Objective:
Copy verbatim the material from its first line to the line that holds "const CORNER_RADIUS = 7.2;", including that line.

Dataset extract:

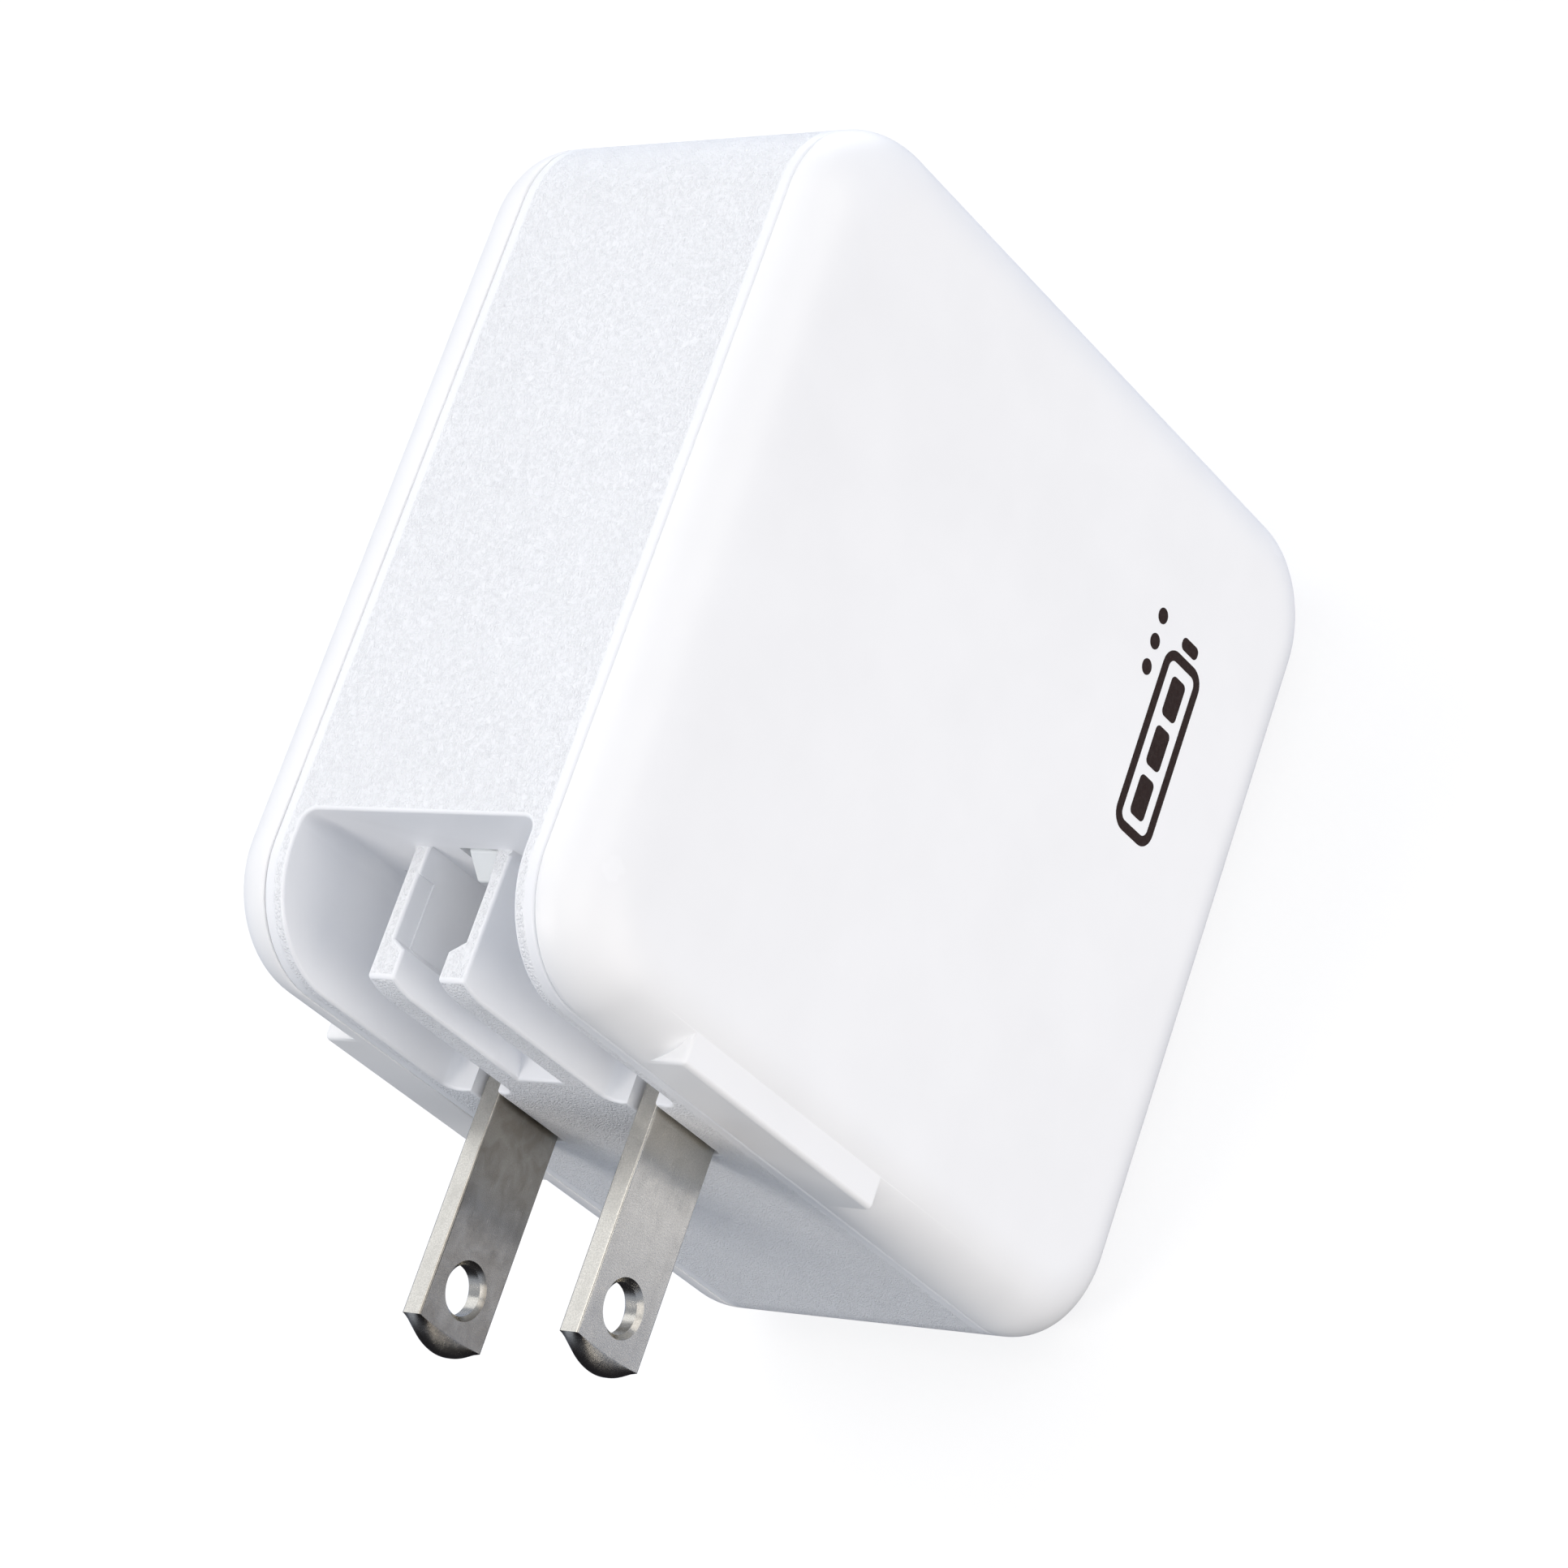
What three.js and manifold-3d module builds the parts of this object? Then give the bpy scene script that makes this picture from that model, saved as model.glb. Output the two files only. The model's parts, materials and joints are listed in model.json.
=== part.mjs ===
// A square USB wall charger with fold-out flat blades. Millimetres, +Z up.
// The body stands on its narrow lower side. +X faces out of the front cover, -Y out of the plug
// side (the blades point that way when they are folded out), and +Y out of the port side.
// The blades turn about an axle along X and fold up into the slots of the plug side.
import * as THREE from "three";
import { mergeVertices } from "three/addons/utils/BufferGeometryUtils.js";
import Module from "manifold-3d";

const wasm = await Module();
wasm.setup();

// ---- Driving dimensions -------------------------------------------------------------------

const BODY_DEPTH = 60; // plug side to port side, along Y
const BODY_HEIGHT = 60; // lower side to upper side, along Z
const BODY_THICKNESS = 30; // back cover to front cover, along X
const CORNER_RADIUS = 7.2; // of the body outline, seen from the front

const FRAME_HALF = 10.8; // half the width of the frame band between the covers
const FRAME_WALL = 2;
const SEAM = 0.2; // gap between the band and each cover
const COVER_EDGE = 4.5; // how far the rounded cover edge reaches over the face
const COVER_WALL = 1.6;
const LIP_DEPTH = 1.5; // the cover's lip inside the frame band
const LIP_WALL = 1.2;
const CLEARANCE = 0.3; // between pieces that are assembled loosely

const BLADE_OUT = 15.9; // blade length outside the plug side
const BLADE_WIDTH = 6.35;
const BLADE_THICKNESS = 1.5;
const BLADE_PITCH = 12.7; // between the middles of the two blades
const BLADE_HOLE_OUT = 11.7; // hole centre, from the plug side
const BLADE_HOLE_RADIUS = 1.6;
const BLADE_TIP_SAG = 1.3; // height of the arc at the blade's end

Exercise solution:
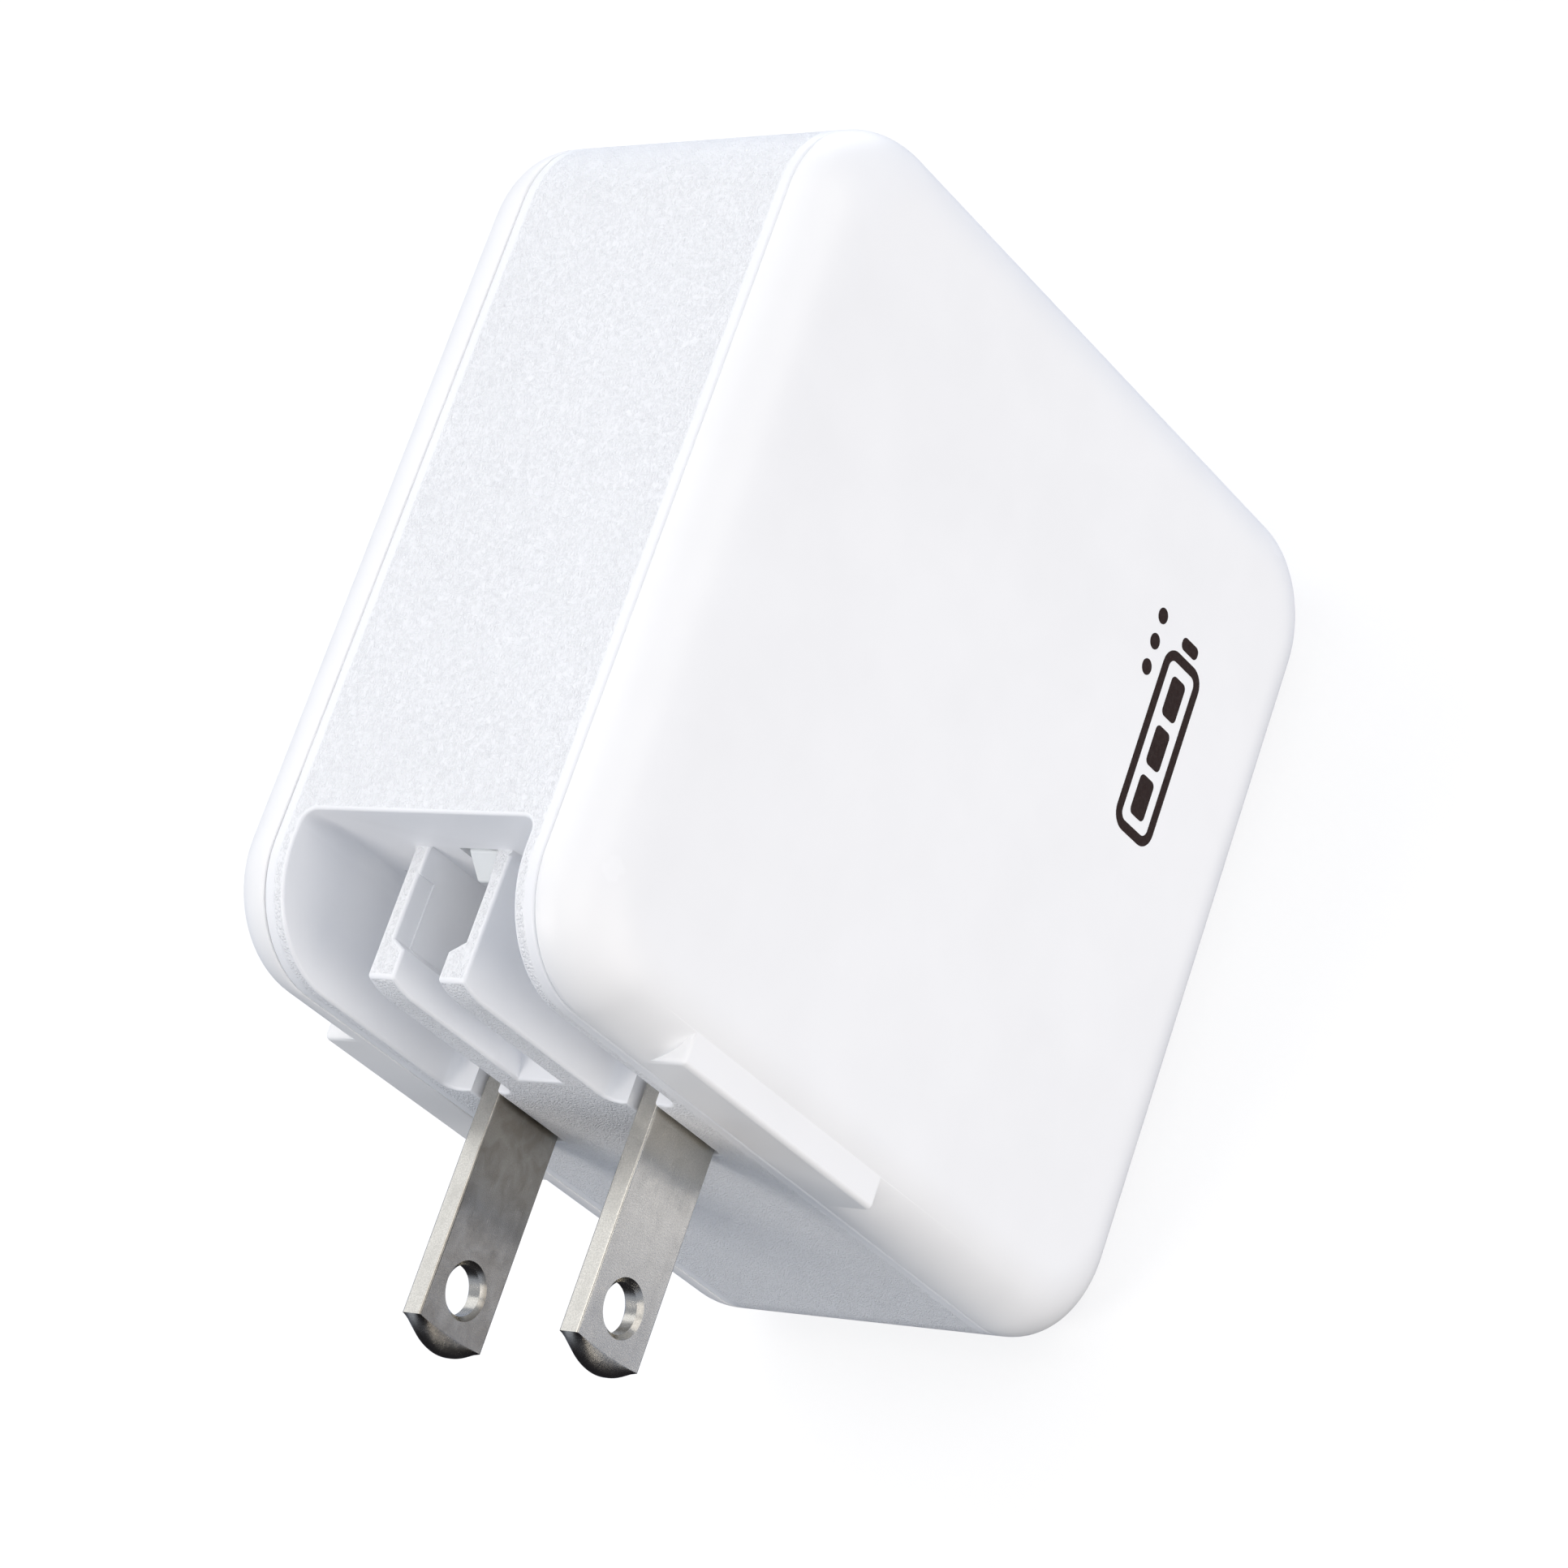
What three.js and manifold-3d module builds the parts of this object? Then give the bpy scene script that makes this picture from that model, saved as model.glb. Output the two files only. The model's parts, materials and joints are listed in model.json.
=== part.mjs ===
// A square USB wall charger with fold-out flat blades. Millimetres, +Z up.
// The body stands on its narrow lower side. +X faces out of the front cover, -Y out of the plug
// side (the blades point that way when they are folded out), and +Y out of the port side.
// The blades turn about an axle along X and fold up into the slots of the plug side.
import * as THREE from "three";
import { mergeVertices } from "three/addons/utils/BufferGeometryUtils.js";
import Module from "manifold-3d";

const wasm = await Module();
wasm.setup();

// ---- Driving dimensions -------------------------------------------------------------------

const BODY_DEPTH = 60; // plug side to port side, along Y
const BODY_HEIGHT = 60; // lower side to upper side, along Z
const BODY_THICKNESS = 30; // back cover to front cover, along X
const CORNER_RADIUS = 7.2; // of the body outline, seen from the front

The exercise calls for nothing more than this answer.